WATCH: Independence Day (1996), still one of the most viscerally thrilling alien-invasion movies, even if it is very silly; Skyline appears to be borrowing some of its iconic saucers-over-cities imagery. Or go with Steven Spielberg's recent remake, War of the Worlds (2005), for an absolutely horrifying alien-invasion experience. The aliens have been here for years in District 9 (2009), and are no threat to humanity, but their abandoned ship still hovers over the Johannesburg skyline -- and the film -- in a haunting reversal of the familiar trope Skyline plays with. For a just plain bad alien-invasion flick -- as we can assume the unscreened Skyline also is -- check out the famously awful Plan 9 from Outer Space (1959), which features one of the most ill-conceived alien-invasion plans ever.

INSTEAD OF: Unstoppable, in which train men Denzel Washington and Chris Pine try to stop a runaway freight train hauling dangerous chemicals from crashing, exploding, and taking out approximately half of Pennsylvania...

WATCH: Atomic Train (1999), the hilariously awful NBC miniseries about a runaway train loaded with a Russian nuke headed for Denver... unless Rob Lowe can stop it.
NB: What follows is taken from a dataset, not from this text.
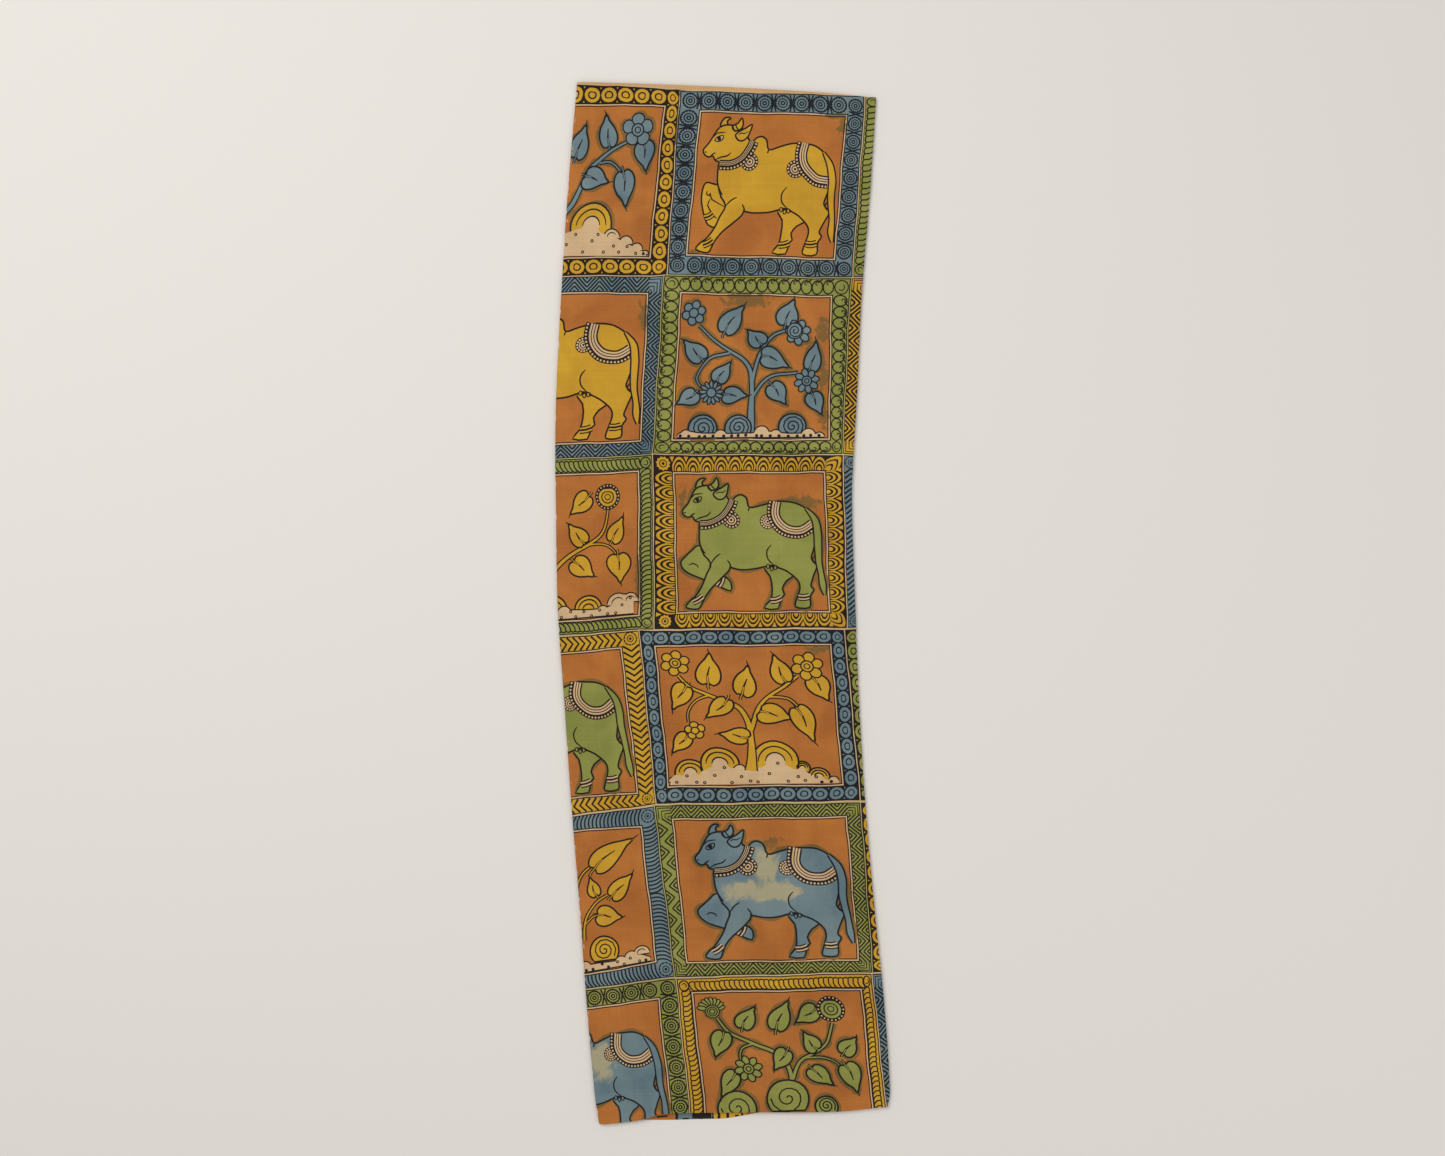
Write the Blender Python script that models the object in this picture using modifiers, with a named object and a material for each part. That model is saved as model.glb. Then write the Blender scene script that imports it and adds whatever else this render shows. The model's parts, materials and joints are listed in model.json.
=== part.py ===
"""Kalamkari panel: one printed cotton cloth, folded in three along its length and laid flat.

Run it with blender --background --python part.py, or from Blender's text editor.
Units are metres and +Z is up. The cloth rests on z = 0, with the ends of its folds towards +Y
and -Y. Its top layer runs from the left fold to the right fold. The middle layer hangs on the
right fold and the bottom layer on the left fold, so both cut ends are hidden inside.
"""

from collections import namedtuple
import math

import bmesh
import bpy

# Cloth
COLLECTION_NAME = "kalamkari_panel"
NODE_NAME = "cloth"
THICKNESS = 0.0010
LAYER_GAP = 0.0008
MIDDLE_SETBACK = 0.012
BOTTOM_SETBACK = 0.009
MIDDLE_SWELL_SHARE = 0.5

# Heights of the middle of each layer, where nothing swells
BOTTOM_HEIGHT = THICKNESS / 2
MIDDLE_HEIGHT = BOTTOM_HEIGHT + THICKNESS + LAYER_GAP
TOP_HEIGHT = MIDDLE_HEIGHT + THICKNESS + LAYER_GAP

# Mesh steps
TOP_STEPS = 14
MIDDLE_STEPS = 9
BOTTOM_STEPS = 6
LEFT_FOLD_STEPS = 8
RIGHT_FOLD_STEPS = 6
LENGTH_STEPS = 42

# Both folds seen from above: x of each fold at stations up the strip
Station = namedtuple("Station", "up left right")
OUTLINE = (
    Station(up=-0.569, left=-0.1340, right=0.1760),
    Station(up=-0.550, left=-0.1372, right=0.1797),
    Station(up=-0.531, left=-0.1396, right=0.1824),
    Station(up=-0.435, left=-0.1481, right=0.1760),
    Station(up=-0.325, left=-0.1561, right=0.1648),
    Station(up=-0.215, left=-0.1649, right=0.1553),
    Station(up=-0.110, left=-0.1722, right=0.1488),
    Station(up=0.000, left=-0.1797, right=0.1445),
    Station(up=0.110, left=-0.1815, right=0.1409),
    Station(up=0.160, left=-0.1822, right=0.1425),
    Station(up=0.225, left=-0.1812, right=0.1464),
    Station(up=0.335, left=-0.1758, right=0.1516),
    Station(up=0.450, left=-0.1684, right=0.1608),
    Station(up=0.569, left=-0.1583, right=0.1684),
)

# Corners where each fold meets the two ends of the strip
TOP_LEFT_UP = 0.5684
TOP_RIGHT_UP = 0.5509
BOTTOM_LEFT_UP = -0.5684
BOTTOM_RIGHT_UP = -0.5483

# How far each layer stops short of the straight line between the corners of an end
EndRow = namedtuple("EndRow", "across top middle bottom")
BOTTOM_END = (
    EndRow(across=0.00, top=0.0000, middle=0.0060, bottom=0.0000),
    EndRow(across=0.15, top=0.0024, middle=0.0080, bottom=0.0018),
    EndRow(across=0.22, top=0.0074, middle=0.0110, bottom=0.0002),
    EndRow(across=0.35, top=0.0062, middle=0.0100, bottom=-0.0015),
    EndRow(across=0.45, top=0.0045, middle=0.0085, bottom=-0.0024),
    EndRow(across=0.56, top=0.0026, middle=0.0070, bottom=0.0014),
    EndRow(across=0.70, top=-0.0003, middle=0.0060, bottom=0.0042),
    EndRow(across=0.85, top=-0.0022, middle=0.0030, bottom=0.0055),
    EndRow(across=1.00, top=0.0000, middle=0.0000, bottom=0.0060),
)
TOP_END = (
    EndRow(across=0.00, top=0.0000, middle=0.0040, bottom=0.0000),
    EndRow(across=0.25, top=-0.0022, middle=0.0030, bottom=0.0020),
    EndRow(across=0.55, top=-0.0033, middle=0.0030, bottom=0.0030),
    EndRow(across=0.85, top=-0.0026, middle=0.0010, bottom=0.0040),
    EndRow(across=1.00, top=0.0000, middle=0.0000, bottom=0.0050),
)
END_FADE = 0.160

# Soft swells of the top layer: centre, half sizes, direction of the long side, and rise
Swell = namedtuple("Swell", "x y half_long half_wide turn rise")
SWELLS = (
    Swell(x=-0.152, y=0.300, half_long=0.170, half_wide=0.024, turn=86, rise=0.0013),
    Swell(x=-0.140, y=-0.210, half_long=0.160, half_wide=0.026, turn=94, rise=0.0011),
    Swell(x=-0.020, y=-0.030, half_long=0.120, half_wide=0.034, turn=-5, rise=0.0010),
    Swell(x=0.120, y=0.100, half_long=0.140, half_wide=0.024, turn=88, rise=0.0014),
    Swell(x=0.148, y=-0.360, half_long=0.120, half_wide=0.026, turn=97, rise=0.0012),
    Swell(x=0.020, y=-0.505, half_long=0.100, half_wide=0.032, turn=8, rise=0.0015),
    Swell(x=0.010, y=0.500, half_long=0.110, half_wide=0.028, turn=-4, rise=0.0012),
    Swell(x=-0.060, y=0.220, half_long=0.130, half_wide=0.030, turn=58, rise=0.0008),
)

# Dyed cotton
CLOTH_COLOUR = (0.42, 0.16, 0.04, 1.0)
CLOTH_ROUGHNESS = 0.88

# One column of the cut cloth: a flat layer or a fold between two, and how far across or around
Column = namedtuple("Column", "kind layers mix")


def table_curve(table, key, column, at):
    """Read one column of a table at a key value, on a smooth curve through its rows."""
    keys = [getattr(row, key) for row in table]
    values = [getattr(row, column) for row in table]
    last = len(table) - 1
    at = min(max(at, keys[0]), keys[last])
    index = max(i for i in range(last) if keys[i] <= at or i == 0)
    span = keys[index + 1] - keys[index]
    step = (at - keys[index]) / span

    def slope(i):
        before = max(i - 1, 0)
        after = min(i + 1, last)
        return (values[after] - values[before]) / (keys[after] - keys[before])

    start_turn = slope(index) * span
    end_turn = slope(index + 1) * span
    rise = values[index + 1] - values[index]
    bend = 3 * rise - 2 * start_turn - end_turn
    twist = start_turn + end_turn - 2 * rise
    return values[index] + step * (start_turn + step * (bend + step * twist))


def swell(x, y):
    """Height of the soft swells of the top layer at a place on the strip."""
    height = 0.0
    for row in SWELLS:
        turn = math.radians(row.turn)
        along = (x - row.x) * math.cos(turn) + (y - row.y) * math.sin(turn)
        aside = (y - row.y) * math.cos(turn) - (x - row.x) * math.sin(turn)
        distance = (along / row.half_long) ** 2 + (aside / row.half_wide) ** 2
        height += row.rise * math.exp(-distance)
    return height


def layer_height(layer, x, y):
    """Height of the middle of one layer of cloth."""
    if layer == "top":
        return TOP_HEIGHT + swell(x, y)
    if layer == "middle":
        return MIDDLE_HEIGHT + MIDDLE_SWELL_SHARE * swell(x, y)
    return BOTTOM_HEIGHT


def strip_point(across, share, layers, layer_mix):
    """Place on the strip seen from above, for a share of its length and of its width."""
    left_up = BOTTOM_LEFT_UP + share * (TOP_LEFT_UP - BOTTOM_LEFT_UP)
    right_up = BOTTOM_RIGHT_UP + share * (TOP_RIGHT_UP - BOTTOM_RIGHT_UP)
    y = left_up + across * (right_up - left_up)
    length = TOP_LEFT_UP - BOTTOM_LEFT_UP
    for end, sign, distance in (
        (BOTTOM_END, 1, share * length),
        (TOP_END, -1, (1 - share) * length),
    ):
        near = max(0.0, 1 - distance / END_FADE) ** 2
        shorts = [table_curve(end, "across", layer, across) for layer in layers]
        y += sign * near * (shorts[0] + layer_mix * (shorts[1] - shorts[0]))
    left = table_curve(OUTLINE, "up", "left", y)
    right = table_curve(OUTLINE, "up", "right", y)
    return left + across * (right - left), y


def cut_columns():
    """All columns of the cut cloth, from the middle layer's cut end to the bottom layer's."""
    middle = [Column("flat", ("middle", "middle"), i / MIDDLE_STEPS) for i in range(MIDDLE_STEPS + 1)]
    right = [Column("right", ("middle", "top"), i / RIGHT_FOLD_STEPS) for i in range(1, RIGHT_FOLD_STEPS)]
    top = [Column("flat", ("top", "top"), 1 - i / TOP_STEPS) for i in range(TOP_STEPS + 1)]
    left = [Column("left", ("top", "bottom"), i / LEFT_FOLD_STEPS) for i in range(1, LEFT_FOLD_STEPS)]
    bottom = [Column("flat", ("bottom", "bottom"), i / BOTTOM_STEPS) for i in range(BOTTOM_STEPS + 1)]
    return middle + right + top + left + bottom


def fold_radius(side, share):
    """Radius of the middle of the cloth around a fold, half the distance of its two layers."""
    across = 0.0 if side == "left" else 1.0
    under = "bottom" if side == "left" else "middle"
    x, y = strip_point(across, share, ("top", "top"), 0.0)
    return (layer_height("top", x, y) - layer_height(under, x, y)) / 2


def side_insets(layer, share):
    """How far the flat part of a layer stays inside the left and the right outline."""
    if layer == "middle":
        return MIDDLE_SETBACK, fold_radius("right", share)
    if layer == "bottom":
        return fold_radius("left", share), BOTTOM_SETBACK
    return fold_radius("left", share), fold_radius("right", share)


def flat_point(layer, across, share):
    """Place on a flat layer."""
    left_inset, right_inset = side_insets(layer, share)
    x, y = strip_point(across, share, (layer, layer), 0.0)
    x += left_inset * (1 - across) - right_inset * across
    return x, y, layer_height(layer, x, y)


def right_fold_point(layers, mix, share):
    """Place on the right fold, which rises from the middle layer to the top one."""
    radius = fold_radius("right", share)
    x, y = strip_point(1.0, share, layers, mix)
    angle = math.pi * (mix - 0.5)
    z = layer_height("middle", x, y) + radius + radius * math.sin(angle)
    return x - radius + radius * math.cos(angle), y, z


def left_fold_point(layers, mix, share):
    """Place on the left fold, which falls from the top layer to the bottom one."""
    radius = fold_radius("left", share)
    x, y = strip_point(0.0, share, layers, mix)
    angle = math.pi * (0.5 - mix)
    z = BOTTOM_HEIGHT + radius + radius * math.sin(angle)
    return x + radius - radius * math.cos(angle), y, z


def cloth_point(column, share):
    """Place of the middle of the cloth for one column, at a share of the strip's length."""
    if column.kind == "right":
        return right_fold_point(column.layers, column.mix, share)
    if column.kind == "left":
        return left_fold_point(column.layers, column.mix, share)
    return flat_point(column.layers[0], column.mix, share)


def cloth_material():
    """Plain dyed cotton."""
    material = bpy.data.materials.new("dyed_cotton")
    material.use_nodes = True
    shader = material.node_tree.nodes["Principled BSDF"]
    shader.inputs["Base Color"].default_value = CLOTH_COLOUR
    shader.inputs["Roughness"].default_value = CLOTH_ROUGHNESS
    shader.inputs["Metallic"].default_value = 0.0
    return material


def fold_cloth(collection):
    """The cut cloth as a flat grid, laid in its three layers and given its thickness."""
    columns = cut_columns()
    bm = bmesh.new()
    bmesh.ops.create_grid(bm, x_segments=len(columns) - 1, y_segments=LENGTH_STEPS, size=1.0)
    for vert in bm.verts:
        index = round((vert.co.x + 1) / 2 * (len(columns) - 1))
        vert.co = cloth_point(columns[index], (vert.co.y + 1) / 2)
    bmesh.ops.recalc_face_normals(bm, faces=bm.faces)
    mesh = bpy.data.meshes.new(NODE_NAME)
    bm.to_mesh(mesh)
    bm.free()
    mesh.shade_smooth()
    mesh.materials.append(cloth_material())
    cloth = bpy.data.objects.new(NODE_NAME, mesh)
    collection.objects.link(cloth)
    shell = cloth.modifiers.new("thickness", "SOLIDIFY")
    shell.thickness = THICKNESS
    shell.offset = 0.0
    shell.use_even_offset = True
    return cloth


def main():
    for old in list(bpy.data.objects):
        bpy.data.objects.remove(old)
    collection = bpy.data.collections.new(COLLECTION_NAME)
    bpy.context.scene.collection.children.link(collection)
    fold_cloth(collection)


main()
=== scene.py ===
import json
import math
import random
from collections import namedtuple

import bpy
import numpy as np
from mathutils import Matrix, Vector
from mathutils.geometry import delaunay_2d_cdt
from mathutils.kdtree import KDTree

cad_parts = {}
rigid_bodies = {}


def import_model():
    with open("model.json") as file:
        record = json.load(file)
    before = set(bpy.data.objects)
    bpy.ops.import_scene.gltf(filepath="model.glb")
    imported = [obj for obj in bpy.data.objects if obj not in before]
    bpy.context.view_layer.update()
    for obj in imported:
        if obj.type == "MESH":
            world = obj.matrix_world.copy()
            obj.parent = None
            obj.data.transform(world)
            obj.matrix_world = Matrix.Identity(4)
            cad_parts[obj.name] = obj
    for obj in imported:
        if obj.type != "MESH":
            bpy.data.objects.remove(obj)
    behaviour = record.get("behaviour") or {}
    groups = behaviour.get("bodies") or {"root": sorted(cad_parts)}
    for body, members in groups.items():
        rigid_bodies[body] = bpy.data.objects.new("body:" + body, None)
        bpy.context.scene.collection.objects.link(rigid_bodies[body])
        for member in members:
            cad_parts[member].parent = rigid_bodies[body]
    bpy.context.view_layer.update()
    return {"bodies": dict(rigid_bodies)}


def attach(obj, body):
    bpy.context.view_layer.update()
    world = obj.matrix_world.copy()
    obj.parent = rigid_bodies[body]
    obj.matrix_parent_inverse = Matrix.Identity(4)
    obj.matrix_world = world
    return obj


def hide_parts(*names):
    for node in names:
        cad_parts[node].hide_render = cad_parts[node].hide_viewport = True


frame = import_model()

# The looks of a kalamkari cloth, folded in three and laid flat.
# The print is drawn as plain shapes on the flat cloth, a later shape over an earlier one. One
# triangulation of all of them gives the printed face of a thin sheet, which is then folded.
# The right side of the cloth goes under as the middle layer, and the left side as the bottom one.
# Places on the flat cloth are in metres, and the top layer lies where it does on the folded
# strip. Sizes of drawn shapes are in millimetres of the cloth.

MM = 0.001


def rows(kind, table):
    """The rows of a table, with their columns named."""
    return tuple(kind(*row) for row in table)


# Cloth

SHEET_THICKNESS = 0.0005
BOTTOM_HEIGHT = SHEET_THICKNESS / 2
MIDDLE_HEIGHT = 0.0022
TOP_HEIGHT = 0.0042
MIDDLE_SETBACK = 0.012
BOTTOM_SETBACK = 0.009
MIDDLE_SWELL_SHARE = 0.5
FLATTEN_WITHIN = 0.02
CLEAR_OF_FOLD = 0.001
CLEAR_OF_CUT = 0.002
END_STEPS = 41
SIDE_STEPS = 61

# Both folds seen from above, the same as the solid's
Station = namedtuple("Station", "up left right")
OUTLINE = rows(Station, (
    (-0.569, -0.1340, 0.1760), (-0.550, -0.1372, 0.1797), (-0.531, -0.1396, 0.1824),
    (-0.435, -0.1481, 0.1760), (-0.325, -0.1561, 0.1648), (-0.215, -0.1649, 0.1553),
    (-0.110, -0.1722, 0.1488), (0.000, -0.1797, 0.1445), (0.110, -0.1815, 0.1409),
    (0.160, -0.1822, 0.1425), (0.225, -0.1812, 0.1464), (0.335, -0.1758, 0.1516),
    (0.450, -0.1684, 0.1608), (0.569, -0.1583, 0.1684),
))
TOP_LEFT_UP = 0.5684
TOP_RIGHT_UP = 0.5509
BOTTOM_LEFT_UP = -0.5684
BOTTOM_RIGHT_UP = -0.5483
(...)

Or get even dumber with Under Siege 2: Dark Territory (1995), in which Steven Seagal must stop crazy bad guys from doing crazy bad things to their trainload of hostages traveling through the Rocky Mountains. Go more classic with Runaway Train (1985), which endangers the lives of escaped convicts Jon Voight and Eric Roberts, who are hiding out on the train; both actors received Oscar nominations for their performances, so it's probably not as cheesy as it sounds. For more silliness from Denzel Washington and director Tony Scott, see their ridiculous time-travel murder mystery, Deja Vu (2006), which is only slightly more preposterous than Unstoppable.